Muti, CSO soar in Russian music of art and war

Fri Jan 23, 2015 at 10:42 am

By Lawrence A. Johnson

Riccardo Muti conducted the Chicago Symphony Orchestra and Chorus in music of Scriabin and Prokofiev Thursday night. File photo: Todd Rosenberg
Riccardo Muti conducted the Chicago Symphony Orchestra and Chorus in music of Scriabin and Prokofiev Thursday night. File photo: Todd Rosenberg

For the second week of his Chicago Symphony Orchestra winter residency, Riccardo Muti offered two Russian rarities for orchestra and chorus. Thursday night’s lineup will be one of the three programs that Muti and the CSO will take to Carnegie Hall next weekend.

In addition to Tchaikovsky, Muti is also spotlighting the symphonies of Alexander Scriabin this season. Thursday night at Orchestra Hall the lesser-known work was Scriabin’s Symphony No. 1, heard in its first CSO performance.

With his early Chopin-esque and chromatic piano sonatas, it was inevitable that the hyperactive Russian sensualist would soon gravitate toward the enticing opportunities of writing for a full symphony orchestra.

There are undoubted beauties in Scriabin’s epic 1899 score, which is cast in six movements and runs over 50 minutes. The first movement Lento, which serves as a prelude of sorts, is lushly lyrical and scored with silver-screen richness. For his first large-scale symphonic work, the music is crafted with remarkable individuality and audacity, breathing a surging perfumed exoticism, like Szymanowski on steroids.

Yet despite the iridescent coloring and surface attractions, Scriabin’s symphony ultimately adds up to less than the sum of its parts. The vocal finale, in particular, is the least convincing movement, with a mezzo and tenor soloist singing Scriabin’s heavy-breathing text in praise of art, which is then taken up by a large chorus for a resounding coda.

Almost exactly thirty years ago, Riccardo Muti recorded Scriabin’s Symphony No. 1 with the Philadelphia Orchestra, a project that would eventually encompass all five Scriabin symphonies, and those performances remain the finest integral Scriabin set available today.

The CSO’s music director has a clear attachment and sympathy for this repertory, and the refined, luminous yet richly upholstered performance Thursday night made the strongest possible case for Scriabin’s symphony in its CSO debut.
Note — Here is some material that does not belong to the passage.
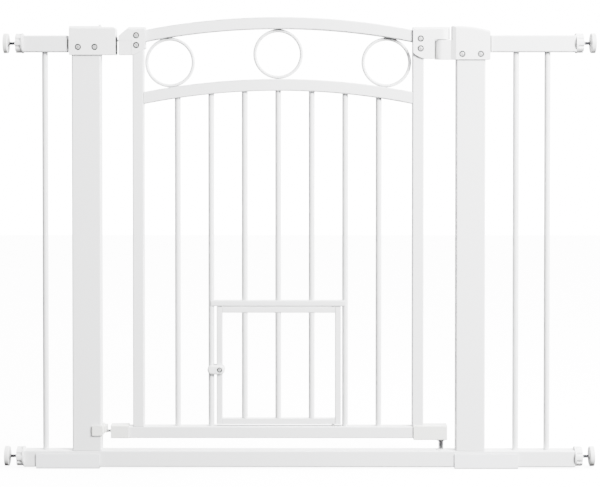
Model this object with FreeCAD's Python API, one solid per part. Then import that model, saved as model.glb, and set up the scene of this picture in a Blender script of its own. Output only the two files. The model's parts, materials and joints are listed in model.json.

Muti brought his brand of taut concentration and finely calibrated dynamics to the score, giving the big moments full power and sonority while avoiding soupiness. The Lento opening was drop-dead gorgeous, blossoming forth with remarkable delicacy. Throughout Muti brought out the surging, rhapsodic style with roiling power while conveying the moments of airy playfulness as in the charmingly perky fourth movement.

The unwieldy finale was aided by having two Russian vocal soloists, and Alisa Kolosova and Sergey Skorokhodov provided sturdy, idiomatic vocalism. The resplendent singing by the CSO Chorus in the sonorous final pages soared thrillingly for a spectacular coda.

Yet it was the playing of the CSO that stays in the memory, the musicians delivering the exotic multihued lyricism of the score individually and as an ensemble across all sections. Scriabin gives the clarinet some of the best moments and Stephen Williamson’s playing was magnificent, ranging from the most delicate tendrils of tone to a full, woodsy sound that suited this sensual music. Atlanta Symphony principal flute Christina Smith performed on the same high level.

Prokofiev’s music for Sergei Eisenstein’s Alexander Nevsky may not be the first truly great film score–I’d give that nod to Max Steiner’s relentlessly inventive music for King Kong in 1933—but it’s one of the most distinctive, kept alive in concert form in the cantata of the same name for which the composer adapted his film music.

Here too there are moments of banality—as with the cartoon music in the middle of the “Battle of the Ice”—but also passages of emotional depth and grandeur that make up the balance.

If Muti underlined the impressionistic, French qualities of Scriabin’s mystic spirituality, here he favored a harsher, more aggressive sound that suited the bombast of Prokofiev’s sonic Socialist Realism.

The performance here was less consistent. Principal trumpet Christopher Martin had a very off night and mezzo Kolosova brought little emotional engagement to the girl’s search for her deceased lover in “The Field of the Dead.”

Otherwise, under Muti’s tight yet flexible direction, the orchestra played with characteristic fervor and refinement, especially the large percussion battery. But this was really the CSO Chorus’s work to shine in, which they did splendidly. Duain Wolfe’s singers delivered the Russian text with a dark, vocal quality that sounded convincingly authentic, with the big choral moments almost overwhelming in impact.

The program will be repeated 8 p.m. Friday and Saturday. cso.org; 312-294-3000.